### Dataset extract
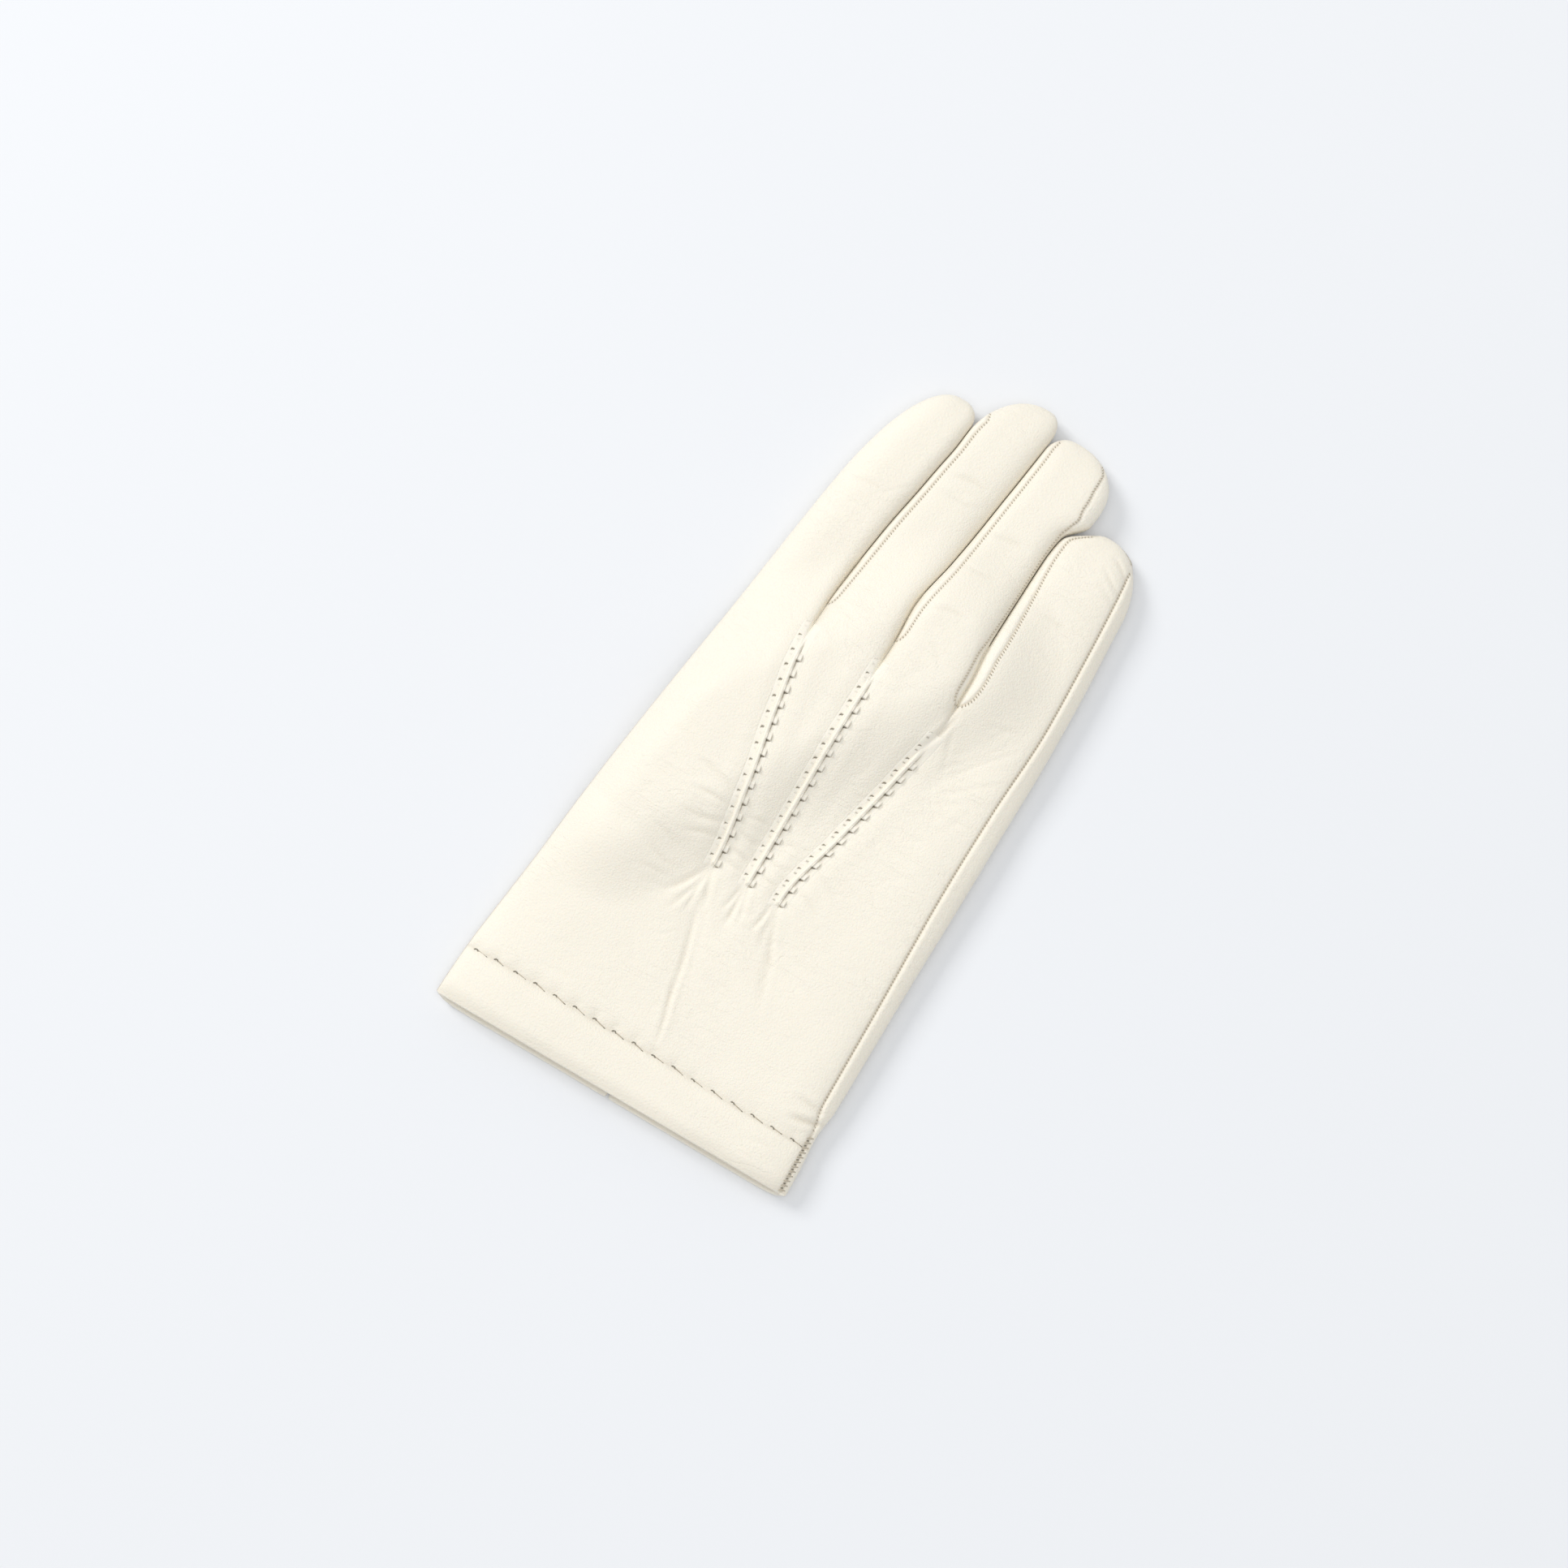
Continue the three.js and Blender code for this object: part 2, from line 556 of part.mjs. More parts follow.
// The thumb's closed form, inset by a wall: flat rings along its spine and a round tip.
function thumbForm(inset, around) {
  const rings = [];
  const ring = (centre, across, halfWidth, thick) => {
    const points = [];
    for (let k = 0; k < around; k += 1) {
      const angle = (2 * Math.PI * k) / around;
      const c = squared(Math.cos(angle));
      const s = squared(Math.sin(angle));
      const z = THUMB_OFF_FLOOR + thick / 2 + (thick / 2 - inset) * s;
      points.push([centre.x + across.x * halfWidth * c, centre.y + across.y * halfWidth * c, z]);
    }
    return points;
  };
  const place = (t, beyond, narrow) => {
    const centre = thumbSpine.getPoint(t);
    const ahead = thumbSpine.getTangent(t);
    const across = new THREE.Vector3(ahead.y, -ahead.x, 0);
    centre.addScaledVector(ahead, beyond);
    const halfWidth = (thumbHalfWidth(t) - inset) * narrow;
    const thick = thumbThick(t);
    rings.push(ring(centre, across, halfWidth, THREE.MathUtils.lerp(2 * inset + 0.1, thick, narrow)));
  };
  for (let j = 0; j <= THUMB_STEPS; j += 1) {
    const t = THREE.MathUtils.lerp(inset > 0 ? THUMB_POCKET_START : 0, 1, j / THUMB_STEPS);
    place(t, 0, 1);
  }
  for (const turn of THUMB_TIP_TURNS) {
    const angle = THREE.MathUtils.degToRad(turn);
    place(1, (THUMB_TIP - inset) * Math.sin(angle), Math.cos(angle));
  }
  return loft(rings);
}

// The neck that joins the thumb to the palm, an oval tube standing through the hole.
function neck(grow) {
  const { x, y, halfWidth, halfLength, lean, along, sides } = THUMB_HOLE;
  const ringAt = (z) =>
    Array.from({ length: sides }, (_, k) => {
      const angle = (2 * Math.PI * k) / sides;
      const across = (halfWidth + grow) * Math.cos(angle);
      const lengthwise = (halfLength + grow) * Math.sin(angle);
      return [
        x + across * Math.cos(lean) - lengthwise * Math.sin(lean),
        y + across * Math.sin(lean) + lengthwise * Math.cos(lean),
        z,
      ];
    });
  const floor = thumbThick(along) - WALL - NECK_WALL;
  const palm = lift(x, y) + WALL;
  return loft([ringAt(floor), ringAt(palm)]);
}

// A block over the palm side of the cuff, between two distances from the vent's middle line.
function ventBlock(from, to, length) {
  const ring = (y) => [
    [VENT.x + from, y, UNDER],
    [VENT.x + to, y, UNDER],
    [VENT.x + to, y, below(y)],
    [VENT.x + from, y, below(y)],
  ];
  return loft([ring(UNDER), ring(length)]);
}

const parts = new Map();

const noWall = () => 0;
const wallOf = (y) => (y < HEM_DEPTH ? HEM_WALL : WALL);
const outer = handForm(noWall, OUTER_STEPS);
const innerHand = handForm(wallOf, INNER_STEPS);
const shell = outer.subtract(innerHand);

const thumbOuter = thumbForm(0, AROUND_THUMB);
const thumbInner = thumbForm(WALL, AROUND_THUMB - 4);
const thumbShell = thumbOuter.add(neck(NECK_WALL)).subtract(thumbInner).subtract(neck(0));

let trank = shell;
GAPS.forEach((gap, i) => {
  parts.set(`fourchette_${gap.name}`, [largest(shell.intersect(fourchetteSpace(i, 0))), FOURCHETTE_LEATHER]);
  trank = trank.subtract(fourchetteSpace(i, PIECE_GAP));
});
trank = trank.subtract(neck(NECK_WALL + PIECE_GAP));

// The vent's bindings stand in a slot that is a little wider than both of them.
const slitEdge = VENT.slit / 2;
const bindingEdge = slitEdge + VENT.binding;
const slotEdge = bindingEdge + PIECE_GAP;
trank = trank.subtract(ventBlock(-slotEdge, slotEdge, VENT.length + PIECE_GAP));
const bindings = {
  vent_binding_thumb_side: ventBlock(-bindingEdge, -slitEdge, VENT.length),
  vent_binding_little_side: ventBlock(slitEdge, bindingEdge, VENT.length),
};
for (const [name, block] of Object.entries(bindings)) {
  parts.set(name, [largest(shell.intersect(block)), STITCHED_LEATHER]);
}

const sideSeam = column(SIDE_SEAM, "x");
const seamSteps = Array.from({ length: 19 }, (_, j) => j * GROOVE_STEP - 3);
trank = trank.subtract(backGroove(seamSteps.map((y) => [sideSeam(y), y])));

// The quirk is cut out of the palm, and the palm's hole for it is a little larger.
const quirkOutline = (grow) => {
  const middleX = QUIRK.reduce((sum, corner) => sum + corner.x, 0) / QUIRK.length;
  const middleY = QUIRK.reduce((sum, corner) => sum + corner.y, 0) / QUIRK.length;
  return QUIRK.map(({ x, y }) => {
    const share = 1 + grow / Math.hypot(x - middleX, y - middleY);
    return [middleX + (x - middleX) * share, middleY + (y - middleY) * share];
  });
};
const palmMiddle = below(QUIRK[0].y) + lift(QUIRK[0].x, QUIRK[0].y) - WALL / 2;
parts.set("quirk", [largest(shell.intersect(prism(quirkOutline(0), UNDER, palmMiddle))), FOURCHETTE_LEATHER]);
trank = trank.subtract(prism(quirkOutline(1.5 * PIECE_GAP), UNDER, palmMiddle));

// The trank is one leather folded at the index finger's side. Here it is three solids: the palm meets
// the back along the fold, the side seam and the fingertips, and the back is parted below the knuckles.
function parted(solid, sheet, axis) {
  const main = solid.subtract(sheet).decompose().sort((a, b) => b.volume() - a.volume()).slice(0, 2);
  return main.sort((a, b) => a.boundingBox().max[axis] - b.boundingBox().max[axis]);
}
const partingEnd = BACK_PARTING.y + PIECE_GAP;
const { y: partingStart, halfLength: reach } = BACK_PARTING;
const partingOutline = [[-reach, partingStart], [reach, partingStart], [reach, partingEnd], [-reach, partingEnd]];
const [trankPalm, trankBack] = parted(trank, levelSheet(), 2);
const [backOfHand, backOfFingers] = parted(trankBack, prism(partingOutline, UNDER, OVER), 1);
parts.set("trank_back_hand", [backOfHand, LEATHER]);
parts.set("trank_back_fingers", [backOfFingers, LEATHER]);
parts.set("trank_palm", [trankPalm, LEATHER]);
parts.set("thumb", [largest(thumbShell), LEATHER]);

// The points lie on the back: the layer between two lifted copies of it, inside their outlines.
const pointTops = handForm(noWall, OUTER_STEPS, SEATING + RIDGE_HEIGHT);
const pointLayer = pointTops.subtract(handForm(noWall, OUTER_STEPS, SEATING));
for (const point of POINTS) {
  const outline = prism(pointOutline(point), below(point.low) + WALL, OVER);
  parts.set(point.name, [largest(pointLayer.intersect(outline)), STITCHED_LEATHER]);
}

// A solid's triangles as a geometry, without corners that a flat face doesn't need.
function geometryOf(solid) {
  const mesh = solid.simplify(FLATNESS).getMesh();
  const geometry = new THREE.BufferGeometry();
  geometry.setAttribute("position", new THREE.BufferAttribute(mesh.vertProperties, 3));
  geometry.setIndex(new THREE.BufferAttribute(mesh.triVerts, 1));
  geometry.computeVertexNormals();
  return geometry;
}

const glove = new THREE.Group();
for (const [name, [solid, material]] of parts) {
  const mesh = new THREE.Mesh(geometryOf(solid), material);
  mesh.name = name;
  glove.add(mesh);
}

// The origin is under the middle of the glove's box, on the surface that it lies on.
const box = new THREE.Box3().setFromObject(glove);
const centre = box.getCenter(new THREE.Vector3());
for (const mesh of glove.children) mesh.position.set(-centre.x, -centre.y, -box.min.z);

export default glove;
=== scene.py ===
"""A right-hand dress glove of ivory leather, lying palm down with its thumb folded under the palm.

The tables are in millimetres of the same plan that the solids use: fingers to +Y, the index finger
on the -X side, z up from the surface. Each mesh is worked out on a grid and placed in metres.
"""

import math

import bpy
import numpy as np
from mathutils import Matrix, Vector


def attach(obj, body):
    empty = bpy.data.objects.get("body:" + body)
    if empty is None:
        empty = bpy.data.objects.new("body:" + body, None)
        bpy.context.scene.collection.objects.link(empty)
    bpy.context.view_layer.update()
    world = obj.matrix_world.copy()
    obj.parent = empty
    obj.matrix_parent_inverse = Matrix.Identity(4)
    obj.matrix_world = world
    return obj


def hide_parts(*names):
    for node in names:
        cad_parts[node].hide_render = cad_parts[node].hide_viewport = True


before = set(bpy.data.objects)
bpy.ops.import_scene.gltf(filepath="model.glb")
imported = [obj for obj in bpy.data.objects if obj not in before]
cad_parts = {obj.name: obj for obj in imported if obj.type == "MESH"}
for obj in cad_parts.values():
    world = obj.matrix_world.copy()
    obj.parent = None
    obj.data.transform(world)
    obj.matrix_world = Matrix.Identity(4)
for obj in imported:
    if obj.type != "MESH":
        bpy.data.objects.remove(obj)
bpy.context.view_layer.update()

PLAN_CENTRE = (0.749, 122.496)  # the plan point that lies over the frame's origin
SEED = 11


def rows_of(columns, *rows):
    """A table as a list of rows, each with its values under the names of the columns."""
    return [dict(zip(columns.split(), row)) for row in rows]


# Sizes of the solids
WALL = 1.5
HEM_WALL = 2.0
HEM_DEPTH = 17.0
MOUTH_STEP = 1.5
SLIT = 0.16  # the leather of neighbouring fingers presses closer together than their solids
SLIT_ROUND = 3.0
ROUNDNESS = 2.3
TIP_ROUNDNESS = 2.2
FOLD_ROUND_WIDTH = 24.0
SIDE_ROUND_WIDTH = 19.0
UNDER_ROUND_SHARE = 0.55
VALLEY_POWER = 0.8
LONGEST = 246.6
KNUCKLES = (130.0, 176.0)
SEAM_ROUND = 5.0
SEAM_RUNOUT = 4.0
SEAM_WIDTH = 1.2  # a seam's dip and tuck are whole where its strip is at least this wide
SEAM_DIP = 0.42
DIP_REACH = 0.40
TUCK_DEPTH = 0.55
FLOOR_GAP = 0.02  # the lowest leather's height above the surface that the glove lies on
MERGED_PER_MM = 2000.0  # points of a mesh that are closer than this part of a mm become one

# The outer edges: the fold beside the index finger and the edge beside the side seam
EDGES = {
    "y": [-4, 8, 20, 30, 50, 75, 100, 125, 150, 175, 200, 215, 250],
    "fold": [-61.4, -60.9, -60.0, -58.8, -56.3, -53.4, -50.0, -46.5, -43.0, -39.6, -35.8, -32.6, -27.0],
    "side": [60.4, 60.2, 59.5, 60.6, 60.9, 61.2, 61.8, 62.2, 62.7, 62.3, 61.2, 61.0, 61.0],
}
# The lines between the fingers, which run on down the points
GAP_LINES = {
    "y": [-4, 30, 60, 76, 100, 125, 148, 161, 171, 190, 205, 214, 222, 235, 250],
    "index_middle": [
        -20, -13.5, -9, -8.5, -11.3, -15.8, -18.8, -18.6, -17.8, -15.2, -12.4, -10.8, -9.3, -7.9, -6
    ],
    "middle_ring": [1, 2.2, 3, 3.4, 3.7, 3.9, 4.6, 4.9, 4.5, 7.6, 9.9, 11.2, 12.4, 14.2, 16],
    "ring_little": [22, 17.5, 14, 14.3, 20, 26, 30.6, 30.8, 30.1, 30.5, 31.1, 32.4, 38.4, 39.4, 39.4],
}
# Half heights above and below the middle level
HEIGHTS = {
    "y": [-4, 13, 17, 22, 60, 110, 160, 190, 250],
    "above": [4.7, 5.0, 4.5, 5.1, 5.7, 6.2, 6.5, 6.6, 6.2],
    "below": [4.6, 4.7, 4.7, 4.7, 4.9, 5.0, 4.9, 4.8, 4.5],
}
FINGERS = rows_of(
    "tip_x tip_y round_left round_right round_height",
    (-15.5, 236.5, 207, 229, 219),
    (9.5, LONGEST, 226, 238, 229),
    (22.0, 242.2, 235, 226, 225),
    (45.0, 221.6, 212, 199, 204),
)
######
- _Directions for this task_
Exactly reproduce the stretch from the line with "obj.parent = None" through the line with "MERGED_PER_MM = 2000.0", including both ends and nothing else.

- _Solution to this exercise_
    obj.parent = None
    obj.data.transform(world)
    obj.matrix_world = Matrix.Identity(4)
for obj in imported:
    if obj.type != "MESH":
        bpy.data.objects.remove(obj)
bpy.context.view_layer.update()

PLAN_CENTRE = (0.749, 122.496)  # the plan point that lies over the frame's origin
SEED = 11


def rows_of(columns, *rows):
    """A table as a list of rows, each with its values under the names of the columns."""
    return [dict(zip(columns.split(), row)) for row in rows]


# Sizes of the solids
WALL = 1.5
HEM_WALL = 2.0
HEM_DEPTH = 17.0
MOUTH_STEP = 1.5
SLIT = 0.16  # the leather of neighbouring fingers presses closer together than their solids
SLIT_ROUND = 3.0
ROUNDNESS = 2.3
TIP_ROUNDNESS = 2.2
FOLD_ROUND_WIDTH = 24.0
SIDE_ROUND_WIDTH = 19.0
UNDER_ROUND_SHARE = 0.55
VALLEY_POWER = 0.8
LONGEST = 246.6
KNUCKLES = (130.0, 176.0)
SEAM_ROUND = 5.0
SEAM_RUNOUT = 4.0
SEAM_WIDTH = 1.2  # a seam's dip and tuck are whole where its strip is at least this wide
SEAM_DIP = 0.42
DIP_REACH = 0.40
TUCK_DEPTH = 0.55
FLOOR_GAP = 0.02  # the lowest leather's height above the surface that the glove lies on
MERGED_PER_MM = 2000.0  # points of a mesh that are closer than this part of a mm become one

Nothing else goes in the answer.